* REQUIREMENT: Repeat, exactly, the run of lines that opens with the line containing "extrude(amount=7.0)" and closes with the line containing "bpy.context.scene.collection.objects.link(empty)", and leave all other lines out.

++++++

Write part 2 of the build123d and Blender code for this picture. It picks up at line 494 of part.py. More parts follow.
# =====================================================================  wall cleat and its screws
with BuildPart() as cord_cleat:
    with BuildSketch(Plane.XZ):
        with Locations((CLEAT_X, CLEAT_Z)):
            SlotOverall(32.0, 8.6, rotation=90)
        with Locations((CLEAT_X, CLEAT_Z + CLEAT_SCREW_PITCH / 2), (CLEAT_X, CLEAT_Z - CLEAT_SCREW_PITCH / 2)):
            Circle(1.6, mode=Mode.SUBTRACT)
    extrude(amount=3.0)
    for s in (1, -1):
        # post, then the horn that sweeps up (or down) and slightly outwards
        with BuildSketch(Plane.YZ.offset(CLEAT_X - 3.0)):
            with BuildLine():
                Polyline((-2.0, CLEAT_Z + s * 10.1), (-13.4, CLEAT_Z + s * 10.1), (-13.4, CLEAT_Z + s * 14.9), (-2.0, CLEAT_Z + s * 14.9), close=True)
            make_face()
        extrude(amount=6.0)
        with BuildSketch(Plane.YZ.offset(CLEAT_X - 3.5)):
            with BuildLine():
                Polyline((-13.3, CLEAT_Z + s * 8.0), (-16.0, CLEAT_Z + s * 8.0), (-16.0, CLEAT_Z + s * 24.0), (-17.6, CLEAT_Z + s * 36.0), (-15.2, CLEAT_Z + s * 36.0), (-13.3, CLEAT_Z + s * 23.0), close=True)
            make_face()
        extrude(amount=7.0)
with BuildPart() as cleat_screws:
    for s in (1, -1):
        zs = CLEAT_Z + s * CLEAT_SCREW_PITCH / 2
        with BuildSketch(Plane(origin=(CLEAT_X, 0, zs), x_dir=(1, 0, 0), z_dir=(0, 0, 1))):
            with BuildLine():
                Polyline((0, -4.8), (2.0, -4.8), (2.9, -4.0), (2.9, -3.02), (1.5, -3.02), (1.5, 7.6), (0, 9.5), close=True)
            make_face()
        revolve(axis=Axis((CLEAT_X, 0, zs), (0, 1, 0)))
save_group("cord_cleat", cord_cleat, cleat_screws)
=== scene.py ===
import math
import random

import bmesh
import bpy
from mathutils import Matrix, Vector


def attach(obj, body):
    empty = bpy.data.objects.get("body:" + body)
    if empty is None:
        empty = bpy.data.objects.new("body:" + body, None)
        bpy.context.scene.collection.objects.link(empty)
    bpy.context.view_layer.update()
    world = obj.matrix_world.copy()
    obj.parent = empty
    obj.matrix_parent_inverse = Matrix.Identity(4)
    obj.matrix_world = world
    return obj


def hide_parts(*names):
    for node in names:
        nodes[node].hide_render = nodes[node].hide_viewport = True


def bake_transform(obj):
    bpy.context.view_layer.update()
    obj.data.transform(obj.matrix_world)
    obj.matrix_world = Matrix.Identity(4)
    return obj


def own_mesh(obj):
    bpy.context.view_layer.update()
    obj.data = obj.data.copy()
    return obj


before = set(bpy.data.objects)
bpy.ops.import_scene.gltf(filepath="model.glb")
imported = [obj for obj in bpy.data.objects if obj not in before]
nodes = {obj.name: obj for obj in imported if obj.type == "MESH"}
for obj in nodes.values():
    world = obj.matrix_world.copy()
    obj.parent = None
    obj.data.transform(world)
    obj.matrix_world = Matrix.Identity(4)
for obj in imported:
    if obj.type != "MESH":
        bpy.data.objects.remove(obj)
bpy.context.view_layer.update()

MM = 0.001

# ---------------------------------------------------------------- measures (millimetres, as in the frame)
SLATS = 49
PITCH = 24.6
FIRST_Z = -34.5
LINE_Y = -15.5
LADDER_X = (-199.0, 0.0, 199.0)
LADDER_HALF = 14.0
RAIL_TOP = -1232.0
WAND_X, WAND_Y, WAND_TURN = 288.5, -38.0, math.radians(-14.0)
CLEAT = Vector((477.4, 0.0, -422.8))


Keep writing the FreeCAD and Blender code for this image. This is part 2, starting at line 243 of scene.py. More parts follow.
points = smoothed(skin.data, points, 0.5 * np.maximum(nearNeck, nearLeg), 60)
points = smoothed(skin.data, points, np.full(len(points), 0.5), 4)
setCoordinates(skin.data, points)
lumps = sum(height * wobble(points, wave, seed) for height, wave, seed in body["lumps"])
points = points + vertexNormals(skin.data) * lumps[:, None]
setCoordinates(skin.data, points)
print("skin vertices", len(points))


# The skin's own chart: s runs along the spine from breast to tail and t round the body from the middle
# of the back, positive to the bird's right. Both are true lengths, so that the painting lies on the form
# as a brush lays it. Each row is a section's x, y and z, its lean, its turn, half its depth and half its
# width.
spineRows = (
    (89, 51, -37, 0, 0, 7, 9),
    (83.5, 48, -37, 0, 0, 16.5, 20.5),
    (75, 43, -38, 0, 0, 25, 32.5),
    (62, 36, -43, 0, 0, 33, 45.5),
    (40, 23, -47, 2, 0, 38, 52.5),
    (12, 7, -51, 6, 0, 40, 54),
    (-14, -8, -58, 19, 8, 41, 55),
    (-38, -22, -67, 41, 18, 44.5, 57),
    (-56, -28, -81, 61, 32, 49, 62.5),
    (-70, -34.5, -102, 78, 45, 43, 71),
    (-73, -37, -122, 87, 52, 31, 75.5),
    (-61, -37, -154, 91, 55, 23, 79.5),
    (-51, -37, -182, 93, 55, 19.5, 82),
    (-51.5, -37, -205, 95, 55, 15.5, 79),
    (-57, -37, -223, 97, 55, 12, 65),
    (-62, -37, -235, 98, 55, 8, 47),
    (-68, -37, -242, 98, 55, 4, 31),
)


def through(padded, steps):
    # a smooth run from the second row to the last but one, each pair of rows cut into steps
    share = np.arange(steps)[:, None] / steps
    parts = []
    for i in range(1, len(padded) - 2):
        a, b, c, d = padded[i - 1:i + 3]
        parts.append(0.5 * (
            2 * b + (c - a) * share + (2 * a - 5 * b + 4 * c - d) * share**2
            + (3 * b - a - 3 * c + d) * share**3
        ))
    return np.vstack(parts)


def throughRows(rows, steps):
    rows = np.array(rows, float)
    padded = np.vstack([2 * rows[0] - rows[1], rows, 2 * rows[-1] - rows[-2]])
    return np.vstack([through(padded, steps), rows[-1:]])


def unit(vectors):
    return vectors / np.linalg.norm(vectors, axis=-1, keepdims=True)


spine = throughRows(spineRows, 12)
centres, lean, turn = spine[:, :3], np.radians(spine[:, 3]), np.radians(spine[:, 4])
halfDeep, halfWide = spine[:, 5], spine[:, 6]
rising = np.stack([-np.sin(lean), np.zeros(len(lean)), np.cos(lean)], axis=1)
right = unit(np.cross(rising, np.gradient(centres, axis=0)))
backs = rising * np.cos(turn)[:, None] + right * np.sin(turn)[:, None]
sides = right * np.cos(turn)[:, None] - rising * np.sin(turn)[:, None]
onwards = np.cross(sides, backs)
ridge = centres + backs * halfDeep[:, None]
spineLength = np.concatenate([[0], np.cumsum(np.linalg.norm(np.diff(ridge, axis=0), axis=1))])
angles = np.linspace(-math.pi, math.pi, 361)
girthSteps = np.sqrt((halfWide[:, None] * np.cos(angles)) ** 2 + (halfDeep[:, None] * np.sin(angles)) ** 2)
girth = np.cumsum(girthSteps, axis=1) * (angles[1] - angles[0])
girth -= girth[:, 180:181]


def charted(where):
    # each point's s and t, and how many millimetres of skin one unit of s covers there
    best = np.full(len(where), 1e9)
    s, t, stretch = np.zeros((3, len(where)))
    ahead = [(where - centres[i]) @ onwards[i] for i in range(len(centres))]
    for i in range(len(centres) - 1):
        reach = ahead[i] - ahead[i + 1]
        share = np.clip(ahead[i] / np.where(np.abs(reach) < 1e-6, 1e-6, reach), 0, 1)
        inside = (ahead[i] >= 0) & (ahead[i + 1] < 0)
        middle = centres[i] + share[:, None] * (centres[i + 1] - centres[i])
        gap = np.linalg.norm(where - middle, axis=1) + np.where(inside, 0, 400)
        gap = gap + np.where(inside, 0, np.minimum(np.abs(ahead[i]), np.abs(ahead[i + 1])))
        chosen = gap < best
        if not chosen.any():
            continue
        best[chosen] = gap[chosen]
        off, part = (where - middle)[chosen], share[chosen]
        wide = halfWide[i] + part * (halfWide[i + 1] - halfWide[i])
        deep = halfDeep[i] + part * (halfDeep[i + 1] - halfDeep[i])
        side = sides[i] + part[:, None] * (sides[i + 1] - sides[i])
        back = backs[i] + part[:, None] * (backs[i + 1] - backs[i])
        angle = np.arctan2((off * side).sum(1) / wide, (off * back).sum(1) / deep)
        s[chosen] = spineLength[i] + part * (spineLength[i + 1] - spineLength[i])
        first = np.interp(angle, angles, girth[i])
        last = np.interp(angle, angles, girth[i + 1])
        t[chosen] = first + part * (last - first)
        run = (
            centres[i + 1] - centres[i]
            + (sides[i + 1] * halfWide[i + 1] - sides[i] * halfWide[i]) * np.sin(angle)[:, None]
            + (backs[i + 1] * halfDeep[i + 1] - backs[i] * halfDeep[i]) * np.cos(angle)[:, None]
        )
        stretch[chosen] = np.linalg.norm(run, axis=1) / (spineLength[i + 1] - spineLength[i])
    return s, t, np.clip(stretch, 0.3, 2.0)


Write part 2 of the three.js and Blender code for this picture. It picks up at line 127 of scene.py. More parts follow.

++++++

* ANSWER TO THE TASK:
        extrude(amount=7.0)
with BuildPart() as cleat_screws:
    for s in (1, -1):
        zs = CLEAT_Z + s * CLEAT_SCREW_PITCH / 2
        with BuildSketch(Plane(origin=(CLEAT_X, 0, zs), x_dir=(1, 0, 0), z_dir=(0, 0, 1))):
            with BuildLine():
                Polyline((0, -4.8), (2.0, -4.8), (2.9, -4.0), (2.9, -3.02), (1.5, -3.02), (1.5, 7.6), (0, 9.5), close=True)
            make_face()
        revolve(axis=Axis((CLEAT_X, 0, zs), (0, 1, 0)))
save_group("cord_cleat", cord_cleat, cleat_screws)
=== scene.py ===
import math
import random

import bmesh
import bpy
from mathutils import Matrix, Vector


def attach(obj, body):
    empty = bpy.data.objects.get("body:" + body)
    if empty is None:
        empty = bpy.data.objects.new("body:" + body, None)
        bpy.context.scene.collection.objects.link(empty)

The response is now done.